Article rédigé par Antoine Mas et Émile Jenny (tous deux étudiants à HEC Paris)

Cette analyse du sujet n’est évidemment pas un corrigé exhaustif, seulement des pistes de réflexion sur ce sujet.

 

Quelques remarques générales :

Comme pour tout sujet de culture générale, vous devez porter une attention particulière aux termes autres que “violence”. Ainsi, vos premières réflexions doivent être les suivantes : Que signifie “être mesuré” ? Que signifie le verbe “pouvoir” dans un tel sujet ? De plus, n’oubliez pas que les références sont secondaires : le correcteur va avant tout regarder si le candidat répond au sujet, et comment il y répond. Il n y a donc a priori pas de référence indispensable, tant qu’à chaque partie/sous-partie vous traitez le sujet de façon explicite.  L’introduction, ce n’est pas seulement décrire le sujet, définir les termes : c’est également poser un problème. A la fin de votre introduction, on doit voir la tension du sujet, les problèmes relatifs au sujet.

 

Analyse du sujet :

Ce sujet paraît de prime abord très descriptif : on parle d’une mesure lorsque l’on veut évaluer la valeur de quelque chose, par exemple en comparant avec un référentiel. (Mesurer un segment, par exemple.). Un tel énoncé est alors surprenant : la violence ne semble pas pouvoir être objet de mesure, à moins d’avoir des critères objectifs précis permettant de l’évaluer. En effet, quel référentiel utiliser pour mesurer la violence ?

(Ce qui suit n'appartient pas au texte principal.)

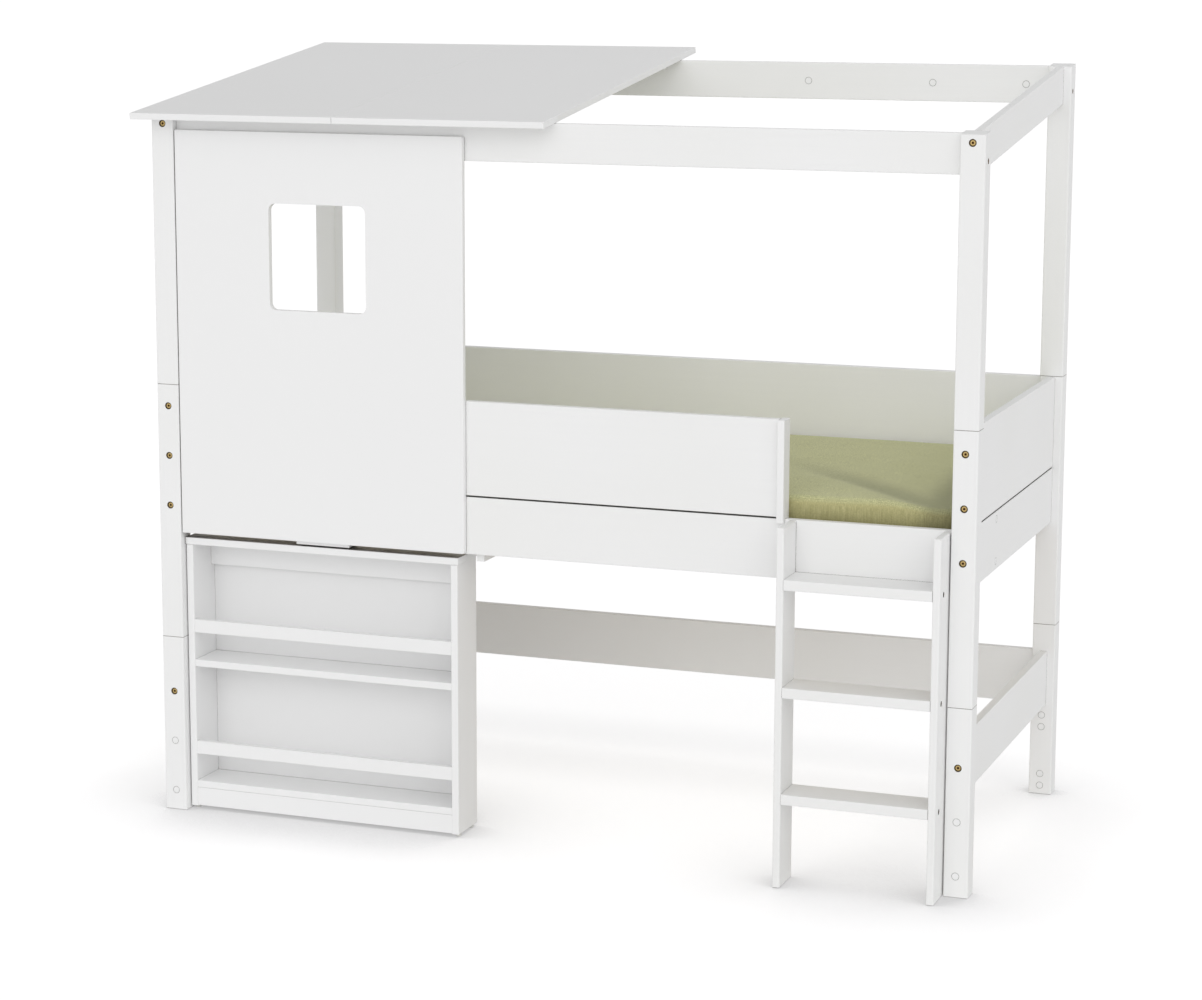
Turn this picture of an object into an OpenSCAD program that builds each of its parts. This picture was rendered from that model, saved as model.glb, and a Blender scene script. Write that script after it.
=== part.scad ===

Toutefois, si la violence ne se prête pas si facilement à une mesure, si l’on a des difficultés à la mesurer, force est de constater que nous devons l’évaluer dans une société, par exemple pour la punir. La justice doit comparer les violences, elle ne peut pas réduire tout acte criminel à un acte de violence. Un individu infligeant des coups et blessures à autrui sera vraisemblablement puni par la justice, mais peut-être pas autant qu’un double-meurtrier (cf Raskolnikov dans Crime et Châtiment)

Nous avons donc un premier problème : il est nécessaire de mesurer la violence, alors même qu’elle semble échapper à toute mesure. Mais la mesure, est-ce seulement cela ? Lorsque vous cherchez la signification d’un terme, vous pouvez essayer de trouver des antonymes, pour voir ce à quoi il s’oppose. Alors, un antonyme de mesure ? La démesure ! Etre mesuré, c’est alors être modéré : mesurer la violence, ce serait alors l’utiliser avec parcimonie, ne pas en abuser. Un tel sens n’est-il pas également contraire à la violence, que l’on pourrait justement définir comme un abus de la force, un acte brutal, synonyme d’oppression et d’humiliation ? Ici, un nouveau sens peut être attribué au verbe “pouvoir” : non plus dans le sens de la capacité, mais de la légitimité, de la morale, ou même de la loi (être permis de).

Ce sujet a donc plusieurs sens. MAIS attention : comme le rappellent les rapports de jury (qu’il faut lire, relire, relire, et encore relire), une bonne dissertation de culture générale ne saurait se limiter à une juxtaposition de différents sens du sujet sans lien cohérent. Utiliser la polysémie des termes du sujet est un moyen pour vous de construire une réflexion sur le sujet, ce n’est pas une fin en soi.
Une dernière question : la violence peut-elle être mesurée.. par qui ?? L’individu qui la commet ? La justice ? Dieu ?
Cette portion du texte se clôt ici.